L4 Innere Verwaltung
L4020 Sicherheitspolizei

Norm

StGG Art17a
Wr Landes-SicherheitsG §1 Abs1 Z2

Leitsatz

Verletzung im Recht auf Freiheit der Kunst durch Verhängung einer Verwaltungsstrafe wegen Lärmerregung durch Klavierspielen mangels Eingehen auf die Frage einer Lärmerregung durch eine im Schutzbereich des Grundrechts auf Freiheit der Kunst gelegene inkriminierte Tätigkeit

Spruch

Die Beschwerdeführerin ist durch den angefochtenen Bescheid im verfassungsgesetzlich gewährleisteten Recht auf Freiheit der Kunst verletzt worden.

Der Bescheid wird aufgehoben.

Das Land Wien ist schuldig, der Beschwerdeführerin zu Handen ihres Rechtsvertreters die mit S 18.000,-- bestimmten Kosten des verfassungsgerichtlichen Verfahrens binnen vierzehn Tagen bei sonstigem Zwang zu ersetzen.

Begründung

Entscheidungsgründe:

I. 1. Die Beschwerdeführerin ist Musikstudentin an der Hochschule für darstellende Kunst und Musik in Wien. Darüber hinaus tritt sie auch öffentlich als Pianistin auf.

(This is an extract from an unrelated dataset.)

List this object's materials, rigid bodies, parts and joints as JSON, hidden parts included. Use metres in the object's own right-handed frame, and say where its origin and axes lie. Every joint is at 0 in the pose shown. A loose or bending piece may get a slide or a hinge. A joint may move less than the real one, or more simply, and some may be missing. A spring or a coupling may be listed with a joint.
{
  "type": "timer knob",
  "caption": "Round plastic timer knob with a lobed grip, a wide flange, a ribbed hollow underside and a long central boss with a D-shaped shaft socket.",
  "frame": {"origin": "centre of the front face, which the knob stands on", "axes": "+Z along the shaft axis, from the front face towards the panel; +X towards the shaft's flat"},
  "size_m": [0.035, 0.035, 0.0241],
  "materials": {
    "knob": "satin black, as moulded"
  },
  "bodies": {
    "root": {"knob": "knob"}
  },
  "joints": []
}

Mit Straferkenntnis der Bundespolizeidirektion Wien, Bezirkspolizeikommissariat Hietzing, wurde über sie gemäß §1 Abs1 Z2 Wiener Landes-Sicherheitsgesetz (WLSG), LGBl. 51/1993, eine Verwaltungsstrafe verhängt, weil sie an mehreren Tagen durch Klavierspielen über einige Stunden hindurch ungebührlicherweise störenden Lärm erregt hatte. Aufgrund der dagegen beim unabhängigen Verwaltungssenat Wien eingebrachten Berufung wurden zwar die bekämpften Geldstrafen ermäßigt, im übrigen wurde die Berufung aber abgewiesen.

2. Gegen diesen Bescheid wendet sich die auf Art144 Abs1 B-VG gestützte Beschwerde an den Verfassungsgerichtshof, in der die Verletzung der verfassungsgesetzlich gewährleisteten Rechte auf Freiheit der Kunst, auf Freiheit der Erwerbsausübung und auf Gleichheit aller Staatsbürger vor dem Gesetz geltend gemacht, die kostenpflichtige Aufhebung des angefochtenen Bescheides begehrt und in eventu die Abtretung der Beschwerde an den Verwaltungsgerichtshof beantragt wird.

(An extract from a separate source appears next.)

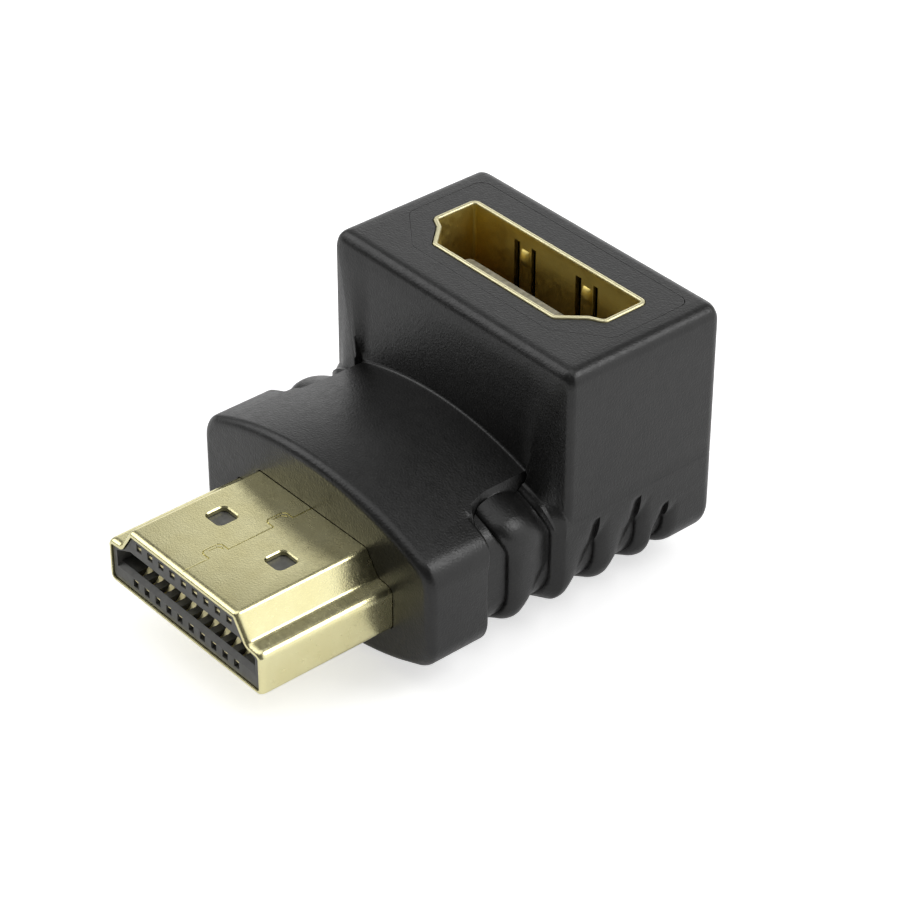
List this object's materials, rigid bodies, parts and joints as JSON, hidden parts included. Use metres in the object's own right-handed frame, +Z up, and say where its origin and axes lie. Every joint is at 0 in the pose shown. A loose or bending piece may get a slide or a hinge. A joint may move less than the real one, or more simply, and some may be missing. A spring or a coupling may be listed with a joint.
{
  "type": "right angle video adapter",
  "caption": "Right angle video adapter: a gilt plug under a ribbed black moulding that turns up to a gilt port.",
  "frame": {"origin": "middle of the overall box at the flat underside of the moulding", "axes": "+Y from the plug's tip towards the back of the body, +Z up out of the port, +X across"},
  "size_m": [0.0202, 0.0302, 0.0172],
  "materials": {
    "moulding": "charcoal black PVC with a fine spark grain",
    "inner_moulding": "charcoal black, fine grain",
    "gilt_shell": "pale gold plating, satin to bright",
    "gilt_contact": "bright gold plating",
    "insulator_plastic": "satin black",
    "port_plastic": "satin ivory",
    "board_laminate": "green solder mask"
  },
  "bodies": {
    "root": {"circuit_board": "board_laminate", "inner_mould": "inner_moulding", "overmould": "moulding", "plug_contact_lower_01": "gilt_contact", "plug_contact_lower_02": "gilt_contact", "plug_contact_lower_03": "gilt_contact", "plug_contact_lower_04": "gilt_contact", "plug_contact_lower_05": "gilt_contact", "plug_contact_lower_06": "gilt_contact", "plug_contact_lower_07": "gilt_contact", "plug_contact_lower_08": "gilt_contact", "plug_contact_lower_09": "gilt_contact", "plug_contact_lower_10": "gilt_contact", "plug_contact_upper_01": "gilt_contact", "plug_contact_upper_02": "gilt_contact", "plug_contact_upper_03": "gilt_contact", "plug_contact_upper_04": "gilt_contact", "plug_contact_upper_05": "gilt_contact", "plug_contact_upper_06": "gilt_contact", "plug_contact_upper_07": "gilt_contact", "plug_contact_upper_08": "gilt_contact", "plug_contact_upper_09": "gilt_contact", "plug_insulator": "insulator_plastic", "plug_shell": "gilt_shell", "port_contact_back_01": "gilt_contact", "port_contact_back_02": "gilt_contact", "port_contact_back_03": "gilt_contact", "port_contact_back_04": "gilt_contact", "port_contact_back_05": "gilt_contact", "port_contact_back_06": "gilt_contact", "port_contact_back_07": "gilt_contact", "port_contact_back_08": "gilt_contact", "port_contact_back_09": "gilt_contact", "port_contact_back_10": "gilt_contact", "port_contact_front_01": "gilt_contact", "port_contact_front_02": "gilt_contact", "port_contact_front_03": "gilt_contact", "port_contact_front_04": "gilt_contact", "port_contact_front_05": "gilt_contact", "port_contact_front_06": "gilt_contact", "port_contact_front_07": "gilt_contact", "port_contact_front_08": "gilt_contact", "port_contact_front_09": "gilt_contact", "port_insulator": "port_plastic", "port_shell": "gilt_shell"}
  },
  "joints": []
}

3. Die belangte Behörde hat die Verwaltungsakten vorgelegt und in der Gegenschrift die Abweisung der Beschwerde beantragt.

II. Der Verfassungsgerichtshof hat erwogen:

1. Gemäß §1 Abs1 Z2 WLSG begeht eine Verwaltungsübertretung, wer "ungebührlicherweise störenden Lärm erregt".

2. Gemäß Art17a StGG (BGBl. 262/1982) sind das künstlerische Schaffen, die Vermittlung von Kunst sowie deren Lehre frei.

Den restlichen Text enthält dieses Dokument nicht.